● **Your task**:
Nothing may be dropped or altered: reproduce all the data.

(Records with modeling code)
··········

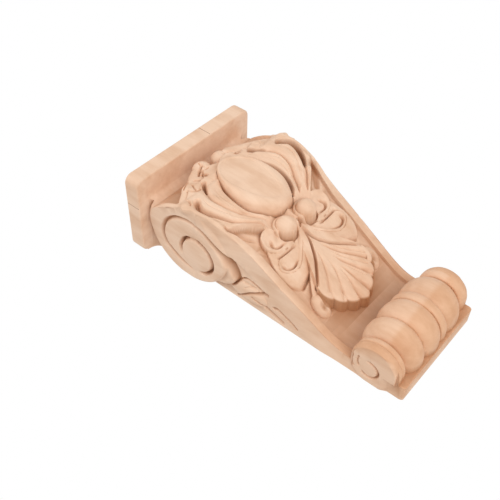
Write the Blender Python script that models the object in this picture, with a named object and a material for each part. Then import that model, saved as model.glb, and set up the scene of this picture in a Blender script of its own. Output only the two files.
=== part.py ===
"""A carved wooden corbel, upright as it is fixed to a wall.

The flat back lies in the plane Y = 0, the carving faces -Y, the top plate is up (+Z), and the
origin is the middle of the back. Sizes are in millimetres and become metres in the mesh.

The carving is laid out on two boards. The front board has `a`, the distance down from the top of
the plate, and `u`, the distance from the middle line. The side board has `a` and `z`, the distance
out from the back. front_height(a, across) and side_reach(a, z) give the carved surface.
"""
import math

import bmesh
import bpy
import numpy as np

MM = 0.001

# The blank: overall length, width of the plate, depth of the plate
LENGTH = 220.0
WIDTH = 115.0
DEPTH = 65.0
HIGHEST = DEPTH - 0.05

# The top plate, its eased edges and round upright corners, and the hollow under it
PLATE_THICK = 12.0
PLATE_ROUND = 1.3
PLATE_CORNER = 4.5
CORNER_SHARE = 0.12
NECK_FRONT = 44.0
NECK_HALF = 44.5
COVE_LONG = 6.0
COVE_SIDE = 9.0
COVE_FRONT = 6.0

# The front profile: a round shoulder, a straight slope and a hollow sweep down to the tail
SHOULDER_A = 60.0
SHOULDER_TOP = 64.0
SHOULDER_R = 54.0
SHOULDER_DROP = 1.8
SHOULDER_LOW = (43.0, 48.0)
SWEEP_A = 180.0
SWEEP_R = 60.0
TAIL_THICK = 12.0

# The scroll's disc on each side, and the strip that runs down beside the front
SCROLL = (50.0, 33.0)
SCROLL_R = 36.0
SCROLL_HALF = 51.5
SCROLL_EASE = 3.0
STRIP = 16.5
STRIP_START = (46.0, 58.0)
STRIP_FADE = (96.0, 116.0)
EDGE_EASE = 0.6

# Half width at the front arris, and the leaf tip that sticks out of it at the shoulder
HALF_WIDTHS = ((46, 51.0), (60, 51.8), (67, 50.6), (80, 49), (93, 46.2), (103, 45.2), (126, 44.5),
               (150, 43), (168, 42.3), (204, 42), (218, 41.9), (219.3, 41.3), (220, 40.4))
TIP_A = 49.0
TIP_LONG = 3.2
TIP_DEEP = (1.0, 6.0)
TIP_OUT = 2.4

# The roll across the foot, as rings from one side to the other: start, end, radius
ROLL_A = 198.0
ROLL_Z = 16.0
ROLL_END_R = 17.2
ROLL_END_HALF = 44.2
ROLL_END_EASE = 1.2
ROLL_FOOT = (204.0, 210.0)
RINGS = ((-44.3, -38.4, 17.2), (-38.4, -33.2, 17.6), (-33.2, -14.6, 20.2), (-14.6, 3.0, 20.9),
         (3.0, 10.4, 20.0), (10.4, 33.2, 20.2), (33.2, 44.3, 17.2))
RING_DIP = 3.2
RING_DIP_SHARE = 0.45
END_RING = 35.0

# How fine the carved surface is sampled, and how many faces are kept
STEPS_LENGTH = 300
STEPS_COVE = 6
COVE_STARTS = 0.15
STEPS_SIDE = 46
STEPS_FRONT = 150
FACES_KEPT = 9800


def smooth_line(points, pieces=7):
    """A smooth line through a few points, as an array of many."""
    p = np.array(points, float)
    p = np.vstack([2 * p[0] - p[1], p, 2 * p[-1] - p[-2]])
    t = np.linspace(0.0, 1.0, pieces, endpoint=False)[:, None]
    out = []
    for before, start, end, after in zip(p, p[1:], p[2:], p[3:]):
        out.append(0.5 * (2 * start + (end - before) * t
                          + (2 * before - 5 * start + 4 * end - after) * t ** 2
                          + (3 * start - before - 3 * end + after) * t ** 3))
    return np.vstack(out + [p[-2:-1]])


def nearest(x, y, line):
    """Distance to a line, and how far along it the nearest point is, 0 to 1."""
    best = np.full(x.shape, np.inf)
    along = np.zeros(x.shape)
    count = len(line) - 1
    for k in range(count):
        ax, ay = line[k]
        dx, dy = line[k + 1] - line[k]
        t = np.clip(((x - ax) * dx + (y - ay) * dy) / (dx * dx + dy * dy), 0.0, 1.0)
        d = (x - ax - t * dx) ** 2 + (y - ay - t * dy) ** 2
        closer = d < best
        best = np.where(closer, d, best)
        along = np.where(closer, (k + t) / count, along)
    return np.sqrt(best), along


def inside(x, y, line):
    """True inside a closed outline."""
    within = np.zeros(x.shape, bool)
    for (ax, ay), (bx, by) in zip(line, np.roll(line, -1, axis=0)):
        if ax != bx:
            crossed = (x < ax) != (x < bx)
            within ^= crossed & (y < ay + (x - ax) / (bx - ax) * (by - ay))
    return within


def soft_step(x, low, high):
    """0 below low, 1 above high, smooth between."""
    t = np.clip((x - low) / (high - low), 0.0, 1.0)
    return t * t * (3.0 - 2.0 * t)


def along_table(x, table):
    """A value read from a table of (place, value) pairs."""
    return np.interp(x, [place for place, value in table], [value for place, value in table])


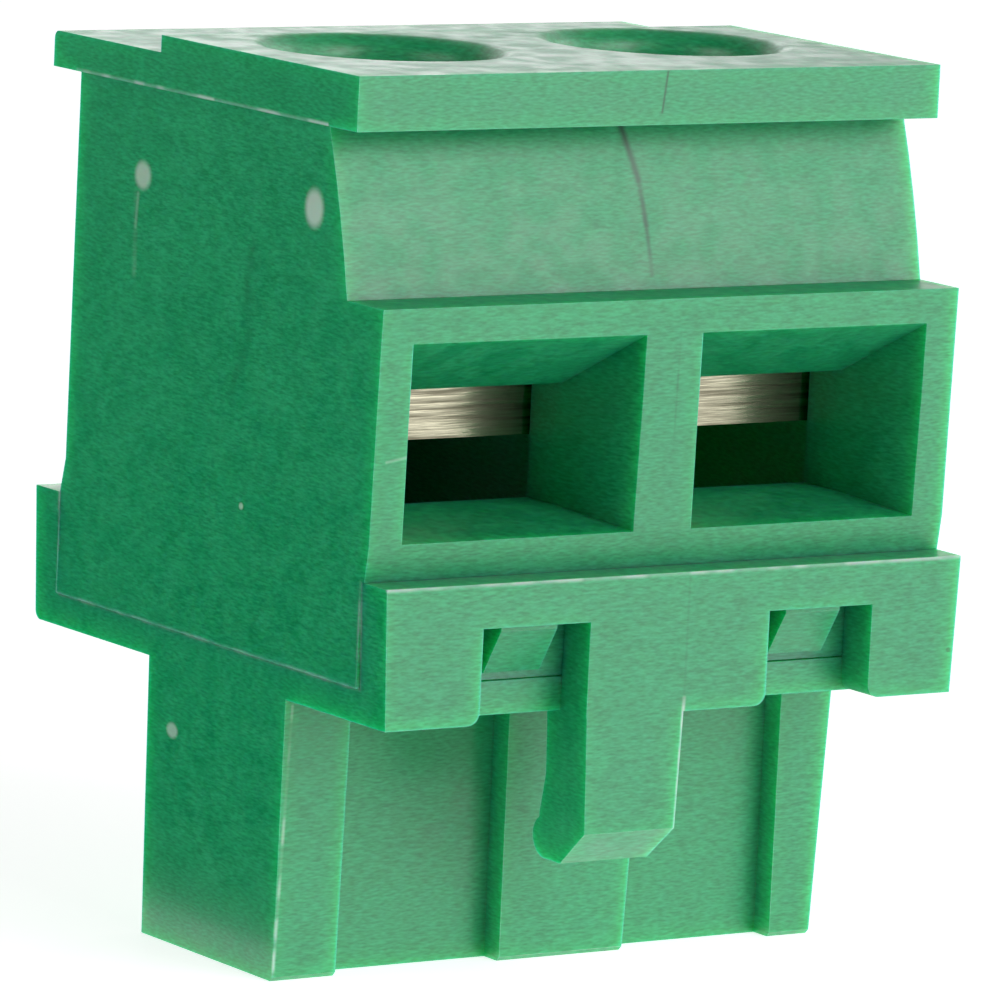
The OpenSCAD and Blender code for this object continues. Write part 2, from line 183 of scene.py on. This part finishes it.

··········

● **Written reply**:
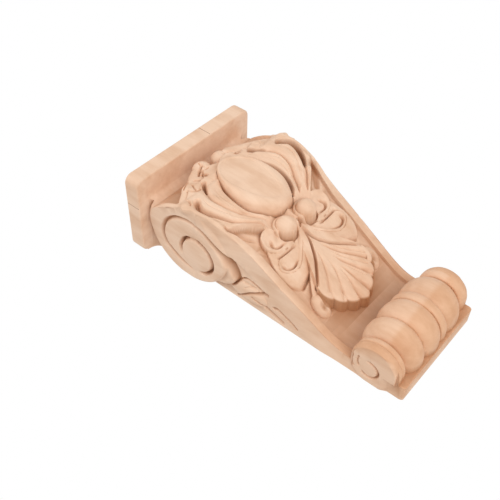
Write the Blender Python script that models the object in this picture, with a named object and a material for each part. Then import that model, saved as model.glb, and set up the scene of this picture in a Blender script of its own. Output only the two files.
=== part.py ===
"""A carved wooden corbel, upright as it is fixed to a wall.

The flat back lies in the plane Y = 0, the carving faces -Y, the top plate is up (+Z), and the
origin is the middle of the back. Sizes are in millimetres and become metres in the mesh.

The carving is laid out on two boards. The front board has `a`, the distance down from the top of
the plate, and `u`, the distance from the middle line. The side board has `a` and `z`, the distance
out from the back. front_height(a, across) and side_reach(a, z) give the carved surface.
"""
import math

import bmesh
import bpy
import numpy as np

MM = 0.001

# The blank: overall length, width of the plate, depth of the plate
LENGTH = 220.0
WIDTH = 115.0
DEPTH = 65.0
HIGHEST = DEPTH - 0.05

# The top plate, its eased edges and round upright corners, and the hollow under it
PLATE_THICK = 12.0
PLATE_ROUND = 1.3
PLATE_CORNER = 4.5
CORNER_SHARE = 0.12
NECK_FRONT = 44.0
NECK_HALF = 44.5
COVE_LONG = 6.0
COVE_SIDE = 9.0
COVE_FRONT = 6.0

# The front profile: a round shoulder, a straight slope and a hollow sweep down to the tail
SHOULDER_A = 60.0
SHOULDER_TOP = 64.0
SHOULDER_R = 54.0
SHOULDER_DROP = 1.8
SHOULDER_LOW = (43.0, 48.0)
SWEEP_A = 180.0
SWEEP_R = 60.0
TAIL_THICK = 12.0

# The scroll's disc on each side, and the strip that runs down beside the front
SCROLL = (50.0, 33.0)
SCROLL_R = 36.0
SCROLL_HALF = 51.5
SCROLL_EASE = 3.0
STRIP = 16.5
STRIP_START = (46.0, 58.0)
STRIP_FADE = (96.0, 116.0)
EDGE_EASE = 0.6

# Half width at the front arris, and the leaf tip that sticks out of it at the shoulder
HALF_WIDTHS = ((46, 51.0), (60, 51.8), (67, 50.6), (80, 49), (93, 46.2), (103, 45.2), (126, 44.5),
               (150, 43), (168, 42.3), (204, 42), (218, 41.9), (219.3, 41.3), (220, 40.4))
TIP_A = 49.0
TIP_LONG = 3.2
TIP_DEEP = (1.0, 6.0)
TIP_OUT = 2.4

# The roll across the foot, as rings from one side to the other: start, end, radius
ROLL_A = 198.0
ROLL_Z = 16.0
ROLL_END_R = 17.2
ROLL_END_HALF = 44.2
ROLL_END_EASE = 1.2
ROLL_FOOT = (204.0, 210.0)
RINGS = ((-44.3, -38.4, 17.2), (-38.4, -33.2, 17.6), (-33.2, -14.6, 20.2), (-14.6, 3.0, 20.9),
         (3.0, 10.4, 20.0), (10.4, 33.2, 20.2), (33.2, 44.3, 17.2))
RING_DIP = 3.2
RING_DIP_SHARE = 0.45
END_RING = 35.0

# How fine the carved surface is sampled, and how many faces are kept
STEPS_LENGTH = 300
STEPS_COVE = 6
COVE_STARTS = 0.15
STEPS_SIDE = 46
STEPS_FRONT = 150
FACES_KEPT = 9800


def smooth_line(points, pieces=7):
    """A smooth line through a few points, as an array of many."""
    p = np.array(points, float)
    p = np.vstack([2 * p[0] - p[1], p, 2 * p[-1] - p[-2]])
    t = np.linspace(0.0, 1.0, pieces, endpoint=False)[:, None]
    out = []
    for before, start, end, after in zip(p, p[1:], p[2:], p[3:]):
        out.append(0.5 * (2 * start + (end - before) * t
                          + (2 * before - 5 * start + 4 * end - after) * t ** 2
                          + (3 * start - before - 3 * end + after) * t ** 3))
    return np.vstack(out + [p[-2:-1]])


def nearest(x, y, line):
    """Distance to a line, and how far along it the nearest point is, 0 to 1."""
    best = np.full(x.shape, np.inf)
    along = np.zeros(x.shape)
    count = len(line) - 1
    for k in range(count):
        ax, ay = line[k]
        dx, dy = line[k + 1] - line[k]
        t = np.clip(((x - ax) * dx + (y - ay) * dy) / (dx * dx + dy * dy), 0.0, 1.0)
        d = (x - ax - t * dx) ** 2 + (y - ay - t * dy) ** 2
        closer = d < best
        best = np.where(closer, d, best)
        along = np.where(closer, (k + t) / count, along)
    return np.sqrt(best), along


def inside(x, y, line):
    """True inside a closed outline."""
    within = np.zeros(x.shape, bool)
    for (ax, ay), (bx, by) in zip(line, np.roll(line, -1, axis=0)):
        if ax != bx:
            crossed = (x < ax) != (x < bx)
            within ^= crossed & (y < ay + (x - ax) / (bx - ax) * (by - ay))
    return within


def soft_step(x, low, high):
    """0 below low, 1 above high, smooth between."""
    t = np.clip((x - low) / (high - low), 0.0, 1.0)
    return t * t * (3.0 - 2.0 * t)


def along_table(x, table):
    """A value read from a table of (place, value) pairs."""
    return np.interp(x, [place for place, value in table], [value for place, value in table])


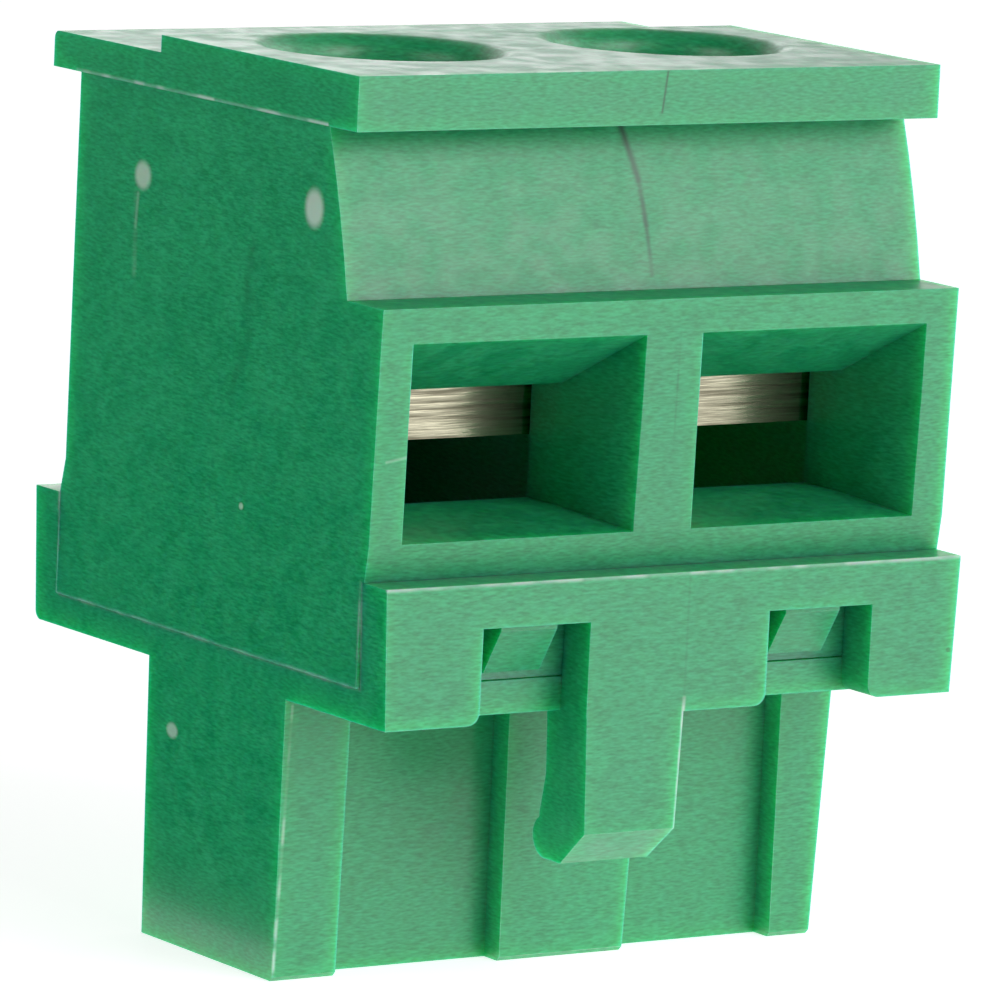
The OpenSCAD and Blender code for this object continues. Write part 2, from line 183 of scene.py on. This part finishes it.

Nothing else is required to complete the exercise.